Una storia familiare difficile
Già allora Giovanni alla domenica, dopo i Vespri, riuniva i suoi coetanei sul prato davanti a casa intrattenendoli con giochi vari e con acrobazie che aveva imparato dai saltimbanchi delle fiere, poi ripeteva loro la predica che aveva ascoltato in chiesa e che, essendo dotato di una memoria eccezionale, ricordava perfettamente. Dopo la prima comunione (il 26 marzo 1826) per sottrarsi alle prepotenze del fratellastro, dovette andarsene da casa, lavorando come garzone alla cascina Moglia. Lì, nel novembre 1829, di ritorno da una missione predicata a Buttigliera d’Asti, si imbatté in don Giovanni Calosso, cappellano di Morialdo il quale, saputo da dove veniva, gli chiese di dire qualcosa sulla predica che aveva ascoltato e il ragazzo gliela ripeté interamente. Il sacerdote, stupito, si impegnò ad aiutarlo negli studi dandogli le prime lezioni di latino. Purtroppo il buon prete morì improvvisamente un anno dopo e Giovanni poté riprendere a studiare soltanto nel 1831, terminando a tempi di record in quattro anni le elementari e il ginnasio. Si pagava la scuola facendo ogni sorta di mestieri: sarto, barista, falegname, calzolaio, apprendista fabbro.
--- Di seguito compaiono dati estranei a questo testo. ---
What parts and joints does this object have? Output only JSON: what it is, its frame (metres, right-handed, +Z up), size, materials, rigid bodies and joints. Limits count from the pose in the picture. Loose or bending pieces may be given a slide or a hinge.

L’inizio dell’Apostolato tra i giovani
Il 25 ottobre 1835, a vent’anni entrò nel seminario di Chieri rimanendovi sei anni e il 5 giugno 1841 era ordinato sacerdote. Subito dopo, su consiglio di san Giuseppe Cafasso, passò al Convitto Ecclesiastico di Torino per perfezionarsi in teologia morale e prepararsi al ministero. E nell’attigua chiesa di san Francesco d’Assisi l’8 dicembre di quello stesso anno cominciò il suo apostolato facendo amicizia con un giovane muratore, Bartolomeo Garelli, che era stato maltrattato dal sacrista perché non sapeva servire la messa. Don Bosco gli fece recitare un’Ave Maria e lo invitò a tornare da lui con i suoi amici. Nacque così l’oratorio. Inizialmente, le riunioni avvenivano nell’Ospedaletto di santa Filomena per bambine disabili, che si stava costruendo a Valdocco per iniziativa della Serva di Dio Giulia Colbert, marchesa di Barolo, perché don Bosco era stato assunto dalla marchesa come secondo cappellano del “Rifugio”, una struttura realizzata da lei per favorire il reinserimento nella società di ex detenute e per salvare dalla strada le ragazze a rischio. Una stanza dell’Ospedaletto fu trasformata in cappella e dedicata a san Francesco di Sales, di cui la marchesa aveva fatto dipingere l’immagine su una parete. L’oratorio, superate diverse traversie, trovò poi la sua sede definitiva a poche centinaia di metri, sempre a Valdocco, nell’aprile 1846: ad esso col tempo si sarebbe aggiunto un internato per studenti e artigiani, mentre nel 1852 sarebbe stata benedetta la chiesa dedicata a san Francesco di Sales. Qualche anno dopo sarebbe nata la Congregazione Salesiana al servizio della gioventù, che avrebbe raggiunto uno sviluppo incredibile in Italia e all’estero.